Hacker News new | ask | show | jobs
by vecio 2066 days ago
Centralization of Filecoin is an issue, but not the point of these tweets. The tweets focus on rekt Filecoin miners, they have spent more than $200M on hardware, but seems impossible to get back that with FIL mining, and since most miners are from China, no west media report this thing yet.
4 comments

My question is, why did the miners not anticipate this- aren't the rules more or less agreed to in advance? Or were the rules changed out from under them?

Or is this something nobody anticipated would be an issue?

Most miners thought they bought 10TB storage, they will mine $FIL with that 10TB, but according to the rules, they can only start from like 1TB, most of the storage they bought are useless for mining.
Like in the tweets, many miners don't understand this, nobody tell them the risks in the community, not even the Protocol Labs.
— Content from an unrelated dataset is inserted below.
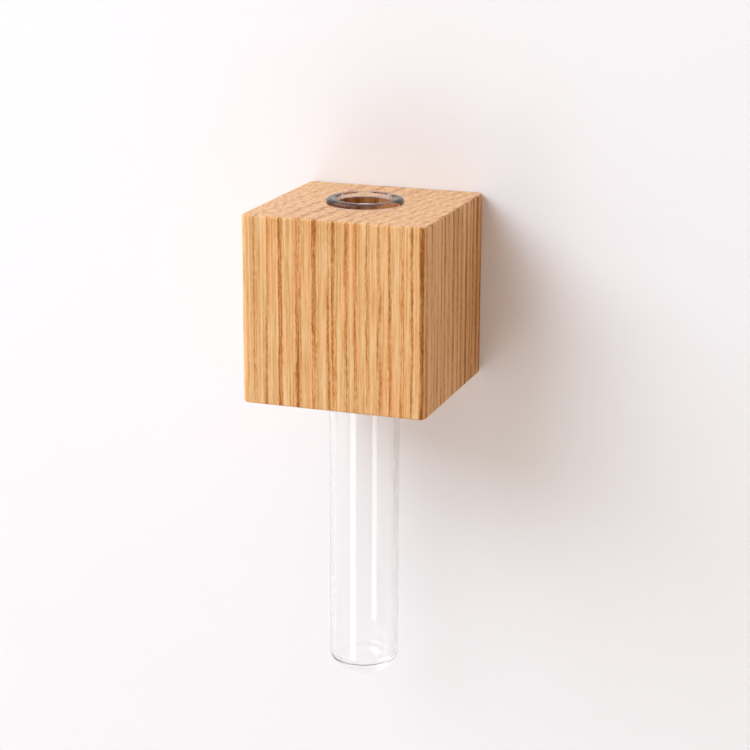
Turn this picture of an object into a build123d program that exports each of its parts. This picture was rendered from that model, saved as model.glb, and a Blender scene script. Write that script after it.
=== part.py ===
from build123d import *
from math import asin, cos, degrees
import os

# Test tube vase: a glass test tube hangs by its rolled lip in a bored wooden cube, and two pot magnets
# let into the cube's back hold it to a steel surface. Millimetres, +Z up, +Y into that surface.
# The origin is the centre of the cube's back face.

# Wooden cube
block_width = 40.0
block_depth = 40.0
block_height = 40.0
upright_edge_radius = 1.5  # the four edges that run with the grain
end_edge_radius = 0.6  # the edges round the end grain, top and bottom

# Glass test tube
tube_diameter = 15.0
tube_wall = 1.0
tube_length = 107.0  # over all, lip included
base_thickness = 3.9  # glass under the middle of the floor
bottom_crown_radius = 9.5
bottom_heel_radius = 4.4
floor_crown_radius = 30.0
floor_heel_radius = 2.2
lip_overhang = 0.7  # how far the lip stands out past the tube
lip_height = 1.25
lip_heel_chamfer = 0.3  # between the lip's flat underside and its side
lip_roll_height = 0.65  # the rounding over the lip's top, from its side to the inner wall

# Bore that the tube hangs in
bore_clearance = 0.25  # all round the tube
bore_chamfer = 0.4  # at the lower mouth

# Pot magnets: a steel cup round a ring magnet
cup_diameter = 16.0
cup_height = 4.5
cup_wall = 1.1
cup_floor = 1.8
screw_hole_diameter = 3.5
screw_hole_land = 0.3  # the straight part, below the countersink
ring_bore_diameter = 7.0
ring_gap = 0.15  # between ring and cup wall
ring_chamfer = 0.2
magnet_inset = 0.1  # below the back face
recess_clearance = 0.1  # all round the cup

# Countersunk wood screws
screw_length = 10.0
screw_diameter = 3.0
screw_head_diameter = 6.0
screw_point_length = 2.5
screw_tip_radius = 0.2
screw_seat_gap = 0.05
pilot_clearance = 0.05
pilot_overdepth = 0.5
cross_width = 0.75
cross_span = 3.2
cross_depth = 1.2
cross_taper = 12.0  # degrees

overrun = 1.0  # how far a cut passes the face that it opens

# Places that several pieces share
tube_radius = tube_diameter / 2
bore_radius = tube_radius + bore_clearance
bore_axis_y = -block_depth / 2
block_top = block_height / 2
lip_seat_z = block_top
cup_radius = cup_diameter / 2
recess_radius = cup_radius + recess_clearance
recess_depth = magnet_inset + cup_height
magnet_strip = (block_width - 4 * recess_radius) / 3  # wood beside and between the magnets
magnet_x = recess_radius + magnet_strip / 2
screw_radius = screw_diameter / 2
head_radius = screw_head_diameter / 2
head_height = head_radius - screw_radius  # the countersink is square, 45 degrees each side
hole_radius = screw_hole_diameter / 2
countersink_radius = hole_radius + cup_floor - screw_hole_land
cup_floor_z = cup_floor - cup_height
head_top = cup_floor_z - (countersink_radius - head_radius) + screw_seat_gap


def magnet_places():
    """The two magnets' places: z 0 is the magnet's face, and the wood is below it."""
    for side in (-1, 1):
        face = Plane(origin=(side * magnet_x, -magnet_inset, 0), x_dir=(1, 0, 0), z_dir=(0, 1, 0))
        yield face.location


def turned(outline):
    """A solid of revolution about Z from an outline drawn in the XZ plane."""
    return revolve(Plane.XZ * make_face(outline), axis=Axis.Z)


def wood_block():
    """The cube, with the tube's bore and the magnets' recesses and pilot holes."""
    block = Box(block_width, block_depth, block_height)
    block = fillet(block.edges().filter_by(Axis.Z), upright_edge_radius)
    ends = block.faces().filter_by(Axis.Z)
    block = fillet(ends.edges(), end_edge_radius)
    block = Pos(0, bore_axis_y, 0) * block

    bore = Cylinder(bore_radius, block_height + 2 * overrun)
    mouth = Pos(0, 0, -block_top) * Cone(bore_radius + 2 * bore_chamfer, bore_radius, 2 * bore_chamfer)
    block -= Pos(0, bore_axis_y, 0) * (bore + mouth)

    pilot_radius = screw_radius + pilot_clearance
    pilot_depth = screw_length - head_top + pilot_overdepth
    for place in magnet_places():
        recess_top = magnet_inset + overrun
        recess = Cylinder(recess_radius, recess_depth + overrun, align=(Align.CENTER, Align.CENTER, Align.MAX))
        pilot = Cylinder(pilot_radius, pilot_depth, align=(Align.CENTER, Align.CENTER, Align.MAX))
        block -= place * (Pos(0, 0, recess_top) * recess + pilot)
    return block


def domed_end(radius, crown_radius, heel_radius, tip_z):
    """Half the outline of a domed end: a crown arc on the axis, and the heel arc from it to the wall."""
    turn = asin((radius - heel_radius) / (crown_radius - heel_radius))
    crown_z = tip_z + crown_radius
    heel_z = crown_z - (crown_radius - heel_radius) * cos(turn)
    crown = CenterArc((0, crown_z), crown_radius, -90, degrees(turn))
    heel = CenterArc((radius - heel_radius, heel_z), heel_radius, degrees(turn) - 90, 90 - degrees(turn))
    return crown, heel


def glass_tube():
    """The test tube: a thick domed base, a straight wall and a fire-polished lip."""
    inner_radius = tube_radius - tube_wall
    lip_radius = tube_radius + lip_overhang
    top = lip_seat_z + lip_height
    bottom = top - tube_length
    floor = bottom + base_thickness
    bottom_crown, bottom_heel = domed_end(tube_radius, bottom_crown_radius, bottom_heel_radius, bottom)
    floor_crown, floor_heel = domed_end(inner_radius, floor_crown_radius, floor_heel_radius, floor)
    roll_x = (lip_radius + inner_radius) / 2
    roll_z = top - lip_roll_height
    outer_wall = Polyline(
        bottom_heel @ 1,
        (tube_radius, lip_seat_z),
        (lip_radius - lip_heel_chamfer, lip_seat_z),
        (lip_radius, lip_seat_z + lip_heel_chamfer),
        (lip_radius, roll_z),
    )
    roll = EllipticalCenterArc((roll_x, roll_z), lip_radius - roll_x, lip_roll_height, 0, arc_size=180)
    inner_wall = Line((inner_radius, roll_z), floor_heel @ 1)
    axis_line = Line((0, floor), (0, bottom))
    outer = [bottom_crown, bottom_heel, outer_wall, roll]
    outline = Curve() + outer + [inner_wall, floor_heel, floor_crown, axis_line]
    return Pos(0, bore_axis_y, 0) * turned(outline)


def magnet_cups():
    """Two steel cups, each with a countersunk hole in its floor."""
    well_radius = cup_radius - cup_wall
    outline = Polyline(
        (cup_radius, 0),
        (cup_radius, -cup_height),
        (hole_radius, -cup_height),
        (hole_radius, screw_hole_land - cup_height),
        (countersink_radius, cup_floor_z),
        (well_radius, cup_floor_z),
        (well_radius, 0),
        (cup_radius, 0),
    )
    cup = turned(outline)
    return Compound(children=[place * cup for place in magnet_places()])


def magnet_rings():
    """Two ring magnets, each standing on its cup's floor with its face flush with the rim."""
    ring_height = cup_height - cup_floor
    ring_radius = cup_radius - cup_wall - ring_gap
    ring = Cylinder(ring_radius, ring_height, align=(Align.CENTER, Align.CENTER, Align.MAX))
    ring -= Cylinder(ring_bore_diameter / 2, 2 * ring_height + overrun)
    face = ring.faces().sort_by(Axis.Z)[-1]
    ring = chamfer(face.edges(), ring_chamfer)
    return Compound(children=[place * ring for place in magnet_places()])


def magnet_screws():
    """Two countersunk screws, each seated in its cup's countersink."""
    tip = head_top - screw_length
    outline = Polyline(
        (0, head_top),
        (head_radius, head_top),
        (screw_radius, head_top - head_height),
        (screw_radius, tip + screw_point_length),
        (screw_tip_radius, tip),
        (0, tip),
        (0, head_top),
    )
    screw = turned(outline)
    cross = Rectangle(cross_span, cross_width) + Rectangle(cross_width, cross_span)
    screw -= Pos(0, 0, head_top) * extrude(cross, -cross_depth, taper=cross_taper)
    return Compound(children=[place * screw for place in magnet_places()])


os.makedirs("parts", exist_ok=True)
for make in (wood_block, glass_tube, magnet_cups, magnet_rings, magnet_screws):
    export_step(make(), f"parts/{make.__name__}.step")
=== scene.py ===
import bpy
from math import asin, cos, degrees, pi, radians, sin
from mathutils import Matrix, Vector

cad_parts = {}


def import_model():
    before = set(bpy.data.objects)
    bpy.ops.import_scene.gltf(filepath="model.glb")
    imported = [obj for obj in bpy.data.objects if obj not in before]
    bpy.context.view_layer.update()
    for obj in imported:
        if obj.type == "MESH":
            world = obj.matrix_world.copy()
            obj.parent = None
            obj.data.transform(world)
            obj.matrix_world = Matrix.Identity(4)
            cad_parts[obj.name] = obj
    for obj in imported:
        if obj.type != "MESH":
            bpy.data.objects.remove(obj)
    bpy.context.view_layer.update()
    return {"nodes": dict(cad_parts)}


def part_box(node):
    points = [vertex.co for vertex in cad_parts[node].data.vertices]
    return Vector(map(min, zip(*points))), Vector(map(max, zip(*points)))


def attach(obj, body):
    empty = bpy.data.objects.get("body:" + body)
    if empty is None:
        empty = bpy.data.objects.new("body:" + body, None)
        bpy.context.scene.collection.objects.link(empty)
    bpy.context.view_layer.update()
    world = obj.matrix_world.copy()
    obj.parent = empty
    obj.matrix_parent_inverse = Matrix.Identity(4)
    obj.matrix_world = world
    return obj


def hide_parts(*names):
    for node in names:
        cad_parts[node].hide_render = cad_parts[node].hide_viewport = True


# Looks of the test tube vase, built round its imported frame. Metres, +Z up, +Y into the wall.

MM = 0.001
WHITE = (1.0, 1.0, 1.0, 1.0)

# The photograph's camera, measured from the cube's edges and the tube's outline
CAMERA_AZIMUTH = 19.291  # degrees round to the right of the front
CAMERA_ELEVATION = 15.844
CAMERA_ROLL = 0.199
CAMERA_PLACE = Vector((142.635, -420.775, 103.29)) * MM
CAMERA_SENSOR = 36.0
CAMERA_LENS = 99.086
CAMERA_CLIP_START = 0.01

# Light: a wide soft window up to the left, a small card low in front, and a world brighter on the left
KEY = {
    "azimuth": -52.0,
    "elevation": 39.0,
    "width": 1.45,
    "height": 0.73,
    "watts": 16.7,
    "colour": (0.74, 0.856, 1.0),
}
FILL = {
    "azimuth": -20.0,
    "elevation": -22.5,
    "width": 0.36,
    "height": 0.34,
    "watts": 1.0,
    "colour": (1.0, 0.98, 0.95),
}
LAMP_DISTANCE = 1.2
AMBIENT_STRENGTH = 0.364
AMBIENT_COLOUR = (1.0, 0.833, 0.653, 1.0)
SIDE_STRENGTH = 0.976  # added for light straight from the left
SIDE_COLOUR = (1.0, 0.98, 0.96, 1.0)
BACKGROUND_COLOUR = (0.96, 0.94, 0.945, 1.0)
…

I think mining equipments are over sold, maybe 10 times, due to the lack of enough warnings.

It’s highly unlikely that they would get their money back if they lived in the west either. Most victims of crypto currency fraud are not made whole.

Genuinely not sure why people keep falling for this though.
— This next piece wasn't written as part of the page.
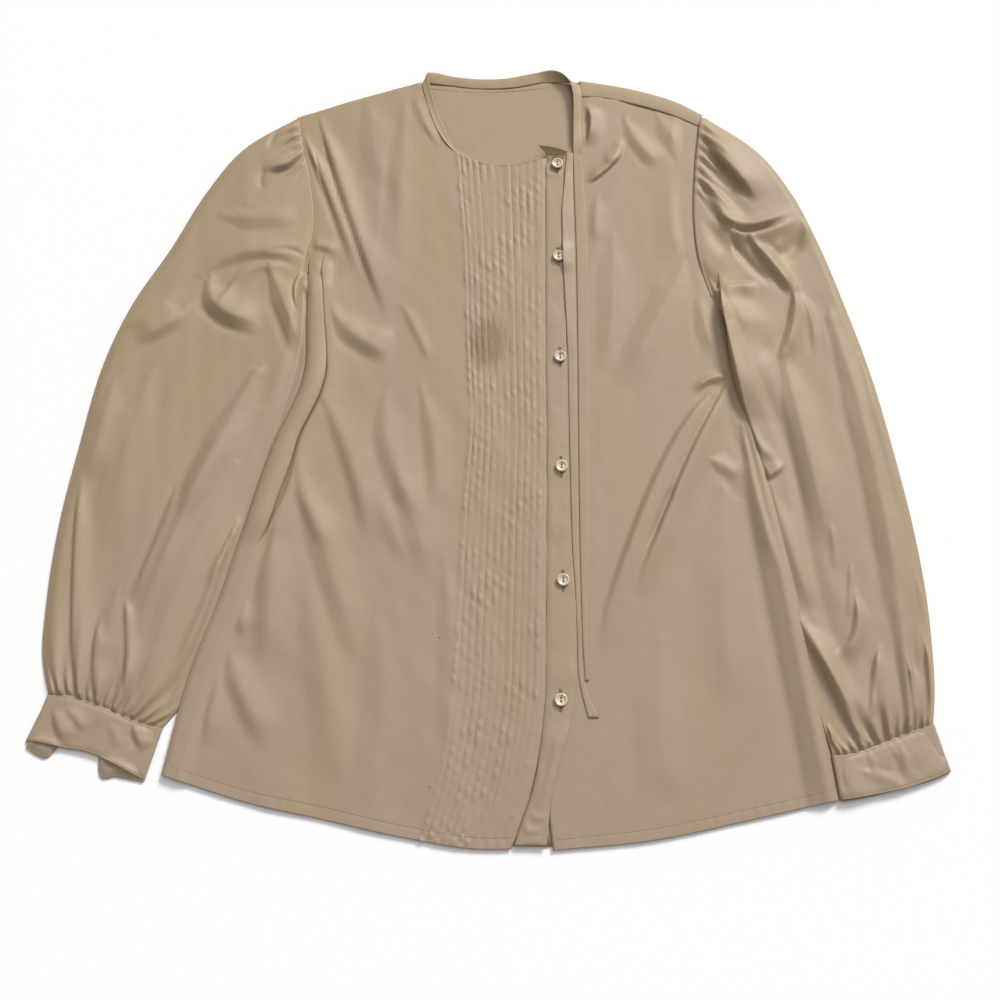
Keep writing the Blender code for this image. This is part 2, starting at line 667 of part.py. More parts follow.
def make_cuff(name, material, rows, lifted):
    """A flattened band: upper and lower layers, with the lower hem showing past the upper."""
    across = np.linspace(0, 1, 9)
    part = smooth_columns(rows, rows["share"], across)
    down = np.linspace(0, 1, 4)[:, None, None]
    seam = np.column_stack([part["seam_x"], part["seam_y"]])
    upper = seam + down * (np.column_stack([part["upper_x"], part["upper_y"]]) - seam)
    under = seam + down * (np.column_stack([part["under_x"], part["under_y"]]) - seam)
    ease = np.sin(math.pi * across) ** 0.5
    lift = np.zeros(len(across))
    if lifted:
        lift = OVER_Z * ramp(across, 0.62, 0.85)
    rim = np.ones(len(across))
    rim[0] = rim[-1] = 0
    low = np.tile(lift, (4, 1))
    high = low + FRONT_Z + CLOTH + 1.6 * ease
    inward = (seam[-1] - seam[0]) / np.linalg.norm(seam[-1] - seam[0])
    step = np.zeros((len(across), 1))
    step[0], step[-1] = CLOTH, -CLOTH
    wall = Wall()
    upper_low = low + 0.4 * (1 - rim)
    upper_high = high - 0.4 * (1 - rim)
    wall.add(raised(upper, upper_high), raised(upper + step * inward, high - CLOTH))
    wall.add(raised(under, upper_low), raised(under + step * inward, low + CLOTH))
    for edge in (0, -1):
        outer_pair = (raised(under, upper_low)[:, edge], raised(upper, upper_high)[:, edge])
        moved_under, moved_upper = under + step * inward, upper + step * inward
        inner_pair = (
            raised(moved_under, low + CLOTH)[:, edge],
            raised(moved_upper, high - CLOTH)[:, edge],
        )
        wall.add(np.array(outer_pair), np.array(inner_pair))
    return wall.finish(name, material)


def make_strip(name, material, rows, left_z=None):
    """A narrow flat strip from a table of its edges."""
    left = np.column_stack([rows["left"], rows["y"]])
    right = np.column_stack([rows["right"], rows["y"]])
    xy = np.stack([left, right], axis=1)
    if left_z is None:
        under = np.column_stack([rows["left_z"], rows["right_z"]])
    else:
        under = np.full(xy.shape[:2], left_z)
    return plain_wall(name, material, xy, under)


def make_neck_band(material):
    """The band round the neck, its wall square to its own leaning surface."""
    stations = np.arange(len(NECK_BAND["seam_x"]), dtype=float)
    fine = smooth_columns(NECK_BAND, stations, np.linspace(0, stations[-1], 3 * len(stations) - 2))
    seam = np.column_stack([fine[f"seam_{axis}"] for axis in "xyz"])
    free = np.column_stack([fine[f"free_{axis}"] for axis in "xyz"])
    along = np.gradient((seam + free) / 2, axis=0)
    normal = np.cross(free - seam, along)
    normal *= CLOTH / 2 / np.linalg.norm(normal, axis=1)[:, None]
    wall = Wall()
    wall.add(np.stack([seam, free]) - normal, np.stack([seam, free]) + normal)
    return wall.finish("neck_band", material)


def make_button(name, material, x, y, z):
    """A turned disc with a raised rim, a dished middle and two sewing holes."""
    mesh = bmesh.new()
    half_rim = BUTTON_R - BUTTON_RIM
    profile = (
        (0.0, 0.0),
        (BUTTON_R - 1.0, 0.0),
        (BUTTON_R, 0.9),
        (BUTTON_R - 0.2, BUTTON_THICK - 0.3),
        (BUTTON_R - 0.6, BUTTON_THICK),
        (half_rim, BUTTON_THICK - 0.2),
        (half_rim - 1.0, BUTTON_THICK - BUTTON_DISH),
        (0.0, BUTTON_THICK - BUTTON_DISH),
    )
    verts = [mesh.verts.new((r * MM, 0, h * MM)) for r, h in profile]
    edges = [mesh.edges.new(pair) for pair in zip(verts, verts[1:])]
    bmesh.ops.spin(
        mesh,
        geom=verts + edges,
        cent=(0, 0, 0),
        axis=(0, 0, 1),
        angle=math.tau,
        steps=16,
        use_merge=True,
    )
    bmesh.ops.remove_doubles(mesh, verts=mesh.verts, dist=1e-6)
    bmesh.ops.recalc_face_normals(mesh, faces=mesh.faces)
    data = bpy.data.meshes.new(name)
    mesh.to_mesh(data)
    mesh.free()
    button = bpy.data.objects.new(name, data)
    data.materials.append(material)
    data.shade_smooth()
    data.set_sharp_from_angle(angle=math.radians(30))
    bpy.context.scene.collection.objects.link(button)
    button.location = (x * MM, y * MM, z * MM)
    for side in (-1, 1):
        hole = bmesh.new()
        bmesh.ops.create_cone(
            hole,
            cap_ends=True,
            segments=8,
            radius1=BUTTON_HOLE_R * MM,
            radius2=BUTTON_HOLE_R * MM,
            depth=4 * BUTTON_THICK * MM,
        )
        hole_data = bpy.data.meshes.new(f"{name}_hole")
        hole.to_mesh(hole_data)
        hole.free()
        cutter = bpy.data.objects.new(f"{name}_hole", hole_data)
        cutter.location = (x * MM, (y + side * BUTTON_HOLE_APART / 2) * MM, z * MM)
        cutter.hide_render = True
        cutter.display_type = "WIRE"
        bpy.context.scene.collection.objects.link(cutter)
        cut = button.modifiers.new("sewing hole", "BOOLEAN")
        cut.operation = "DIFFERENCE"
        cut.object = cutter
    return button


def main():
    for old in list(bpy.data.objects):
        bpy.data.objects.remove(old)
    satin = finish_of("champagne satin", (0.45, 0.34, 0.22), 0.45)
    band_satin = finish_of("champagne satin, doubled", (0.42, 0.31, 0.20), 0.5)
    pearl = finish_of("pearl button", (0.72, 0.66, 0.55), 0.2)
    make_back(satin)
    make_front_right(satin)
    make_front_left(satin)
    make_sleeve("sleeve_right", satin, RIGHT_SLEEVE, RIGHT_ARMHOLE, RIGHT_CUFF, RIGHT_SLEEVE_FOLDS, False)
    make_sleeve("sleeve_left", satin, LEFT_SLEEVE, LEFT_ARMHOLE, LEFT_CUFF, LEFT_SLEEVE_FOLDS, True)
    make_cuff("cuff_right", band_satin, RIGHT_CUFF, False)
    make_cuff("cuff_left", band_satin, LEFT_CUFF, True)
    make_strip("front_band", band_satin, BAND, OVER_Z)
    make_strip("tie_right", band_satin, LONG_TIE)
    make_strip("tie_left", band_satin, SHORT_TIE)
    make_neck_band(band_satin)
    on_band = OVER_Z + CLOTH + GAP
    for i, (x, y) in enumerate(zip(BUTTONS["x"], BUTTONS["y"])):
        make_button(f"button_{i + 1}", pearl, x, y, on_band)


main()
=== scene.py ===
"""The looks of a satin blouse laid flat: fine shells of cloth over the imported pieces.

The wearer's right side is at -X and the neck is towards +Y. Tables are in millimetres,
each column has a name, and a line of a panel runs from the hem to the shoulder or from
the wearer's right to the left.
"""

import math
from types import SimpleNamespace

import bmesh
import bpy
import numpy as np
from bpy.props import FloatProperty, FloatVectorProperty, IntProperty, PointerProperty
from mathutils import Matrix, Vector


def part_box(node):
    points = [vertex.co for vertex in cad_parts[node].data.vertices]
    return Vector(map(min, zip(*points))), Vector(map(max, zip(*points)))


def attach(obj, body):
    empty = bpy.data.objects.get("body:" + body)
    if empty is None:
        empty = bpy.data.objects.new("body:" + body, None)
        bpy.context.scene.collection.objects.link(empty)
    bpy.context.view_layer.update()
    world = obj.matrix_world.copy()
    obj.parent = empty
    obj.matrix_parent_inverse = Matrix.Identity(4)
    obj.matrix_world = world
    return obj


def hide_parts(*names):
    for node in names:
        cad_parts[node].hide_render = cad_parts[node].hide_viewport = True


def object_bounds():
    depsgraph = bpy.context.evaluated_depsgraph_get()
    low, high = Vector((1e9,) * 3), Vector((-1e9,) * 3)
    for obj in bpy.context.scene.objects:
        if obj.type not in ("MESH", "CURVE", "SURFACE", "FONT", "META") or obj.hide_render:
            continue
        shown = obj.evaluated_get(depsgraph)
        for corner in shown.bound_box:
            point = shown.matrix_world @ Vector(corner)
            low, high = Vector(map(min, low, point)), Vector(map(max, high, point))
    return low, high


bl_info = {
    "name": "Satin Blouse",
    "version": (1, 0, 0),
    "blender": (4, 5, 0),
    "location": "View3D > Sidebar > Blouse",
    "description": "Dresses the packed solids of a satin blouse that lies flat",
    "category": "Object",
}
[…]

Regardless of the actual reason why they cant use the 200M hardware, isnt int kinda funny that they even assumed that they could make money from the full capacity at day 1. Who the heck would be the customer of cloud storage hardware worth 200M at day 1. Clearly demand grows over time, that cant be skipped. Reward "miners" for whatever they provide even if no one uses it - sound unsustainable.
Rewarding miners for reserved but unused capacity is an explicit feature of Filecoin that I guess is intended to build up capacity in advance of customer need. These miners just did what Protocol Labs told them to do.
> These miners just did what Protocol Labs told them to do.

Without a contract? I'm not talking about smart contracts, I'm talking about real world, legally-binding contract.

If they just went and bought $200M USD of hardware basing on marketing... I guess that's the problem, right there.

Reserves sure, but at the start you dont know how much is needed so to just assume reward for whatever show up is comically naive. It could take months for real demand actually using a significant portion of the storage. Pay everyone else anyway is literally trowing money away.

Just imagine if one of the large cloud storage player would have set this up and simply offered all their reserves which they could do as there is no way anyone would use it. If they would get paid for that It would be very lucrative.

Well, they can always sell their hardware as it's generic server equipment right? They can also sell their FIL holdings.
Brand new hard drives drop a lot in value once used. Buying 256 gigs of RAM (specially ECC memory) and 2080 TI is not exactly cheap either.
Oh, I forgot a super important bit. Using a 2080 TI/consumer grade GPU for cloud purposes is against Nvidia terms.

To avoid being sued you need a Tesla GPU, the cheapest one is $7,374

Datacenter license only counts if you're leasing out the hardware directly. It's fine to use consumer grade but you can't subdivide it or sell it to customers (for ML as an example)
Bit of a grey area: https://www.datacenterdynamics.com/en/news/nvidia-updates-ge...

Quoting: “To clarify this, we recently added a provision to our GeForce-specific EULA to discourage potential misuse of our GeForce and Titan products in demanding, large-scale enterprise environments.”

According to this article, they want to discourage but I would expect legal retaliation if FileCoin proves to be profitable. There is one area where AWS never launched: gaming servers and I suspect this could be the reason.

Its almost always specialized cause crypto mining software for proof of work extensively uses GPU to increase hashes per second rate.
This is filecoin. Afaik it's storage-based, not compute-based.
I looked at the requirements earlier and was blown away. Their official recommendation is three servers with some very expensive hardware. Three Epyc processors, one machine with 128GB of RAM (and a lot more swap space), and one with 2x GPUs. And all that to "seal" like one TB an hour. But it's OK, because this is totally not a proof of work system.

https://filecoin.io/vintage/mining-hardware-config-testnet-v...

How often (on average?) do you need to seal each TB you have?

For example if it's four months and you can do a terabyte per hour then that's about 3 petabytes and the cost of the sealing servers is a small fraction of the cost of the storage server. Is it much less?

But also the tweet says something about one terabyte per day?

You only seal (the expensive operation) when you add power.

Once you stop sealing you don't need to seal again for ~1 year (depending on your sector lifetime).

Keeping storage power is a cheap computation in comparison.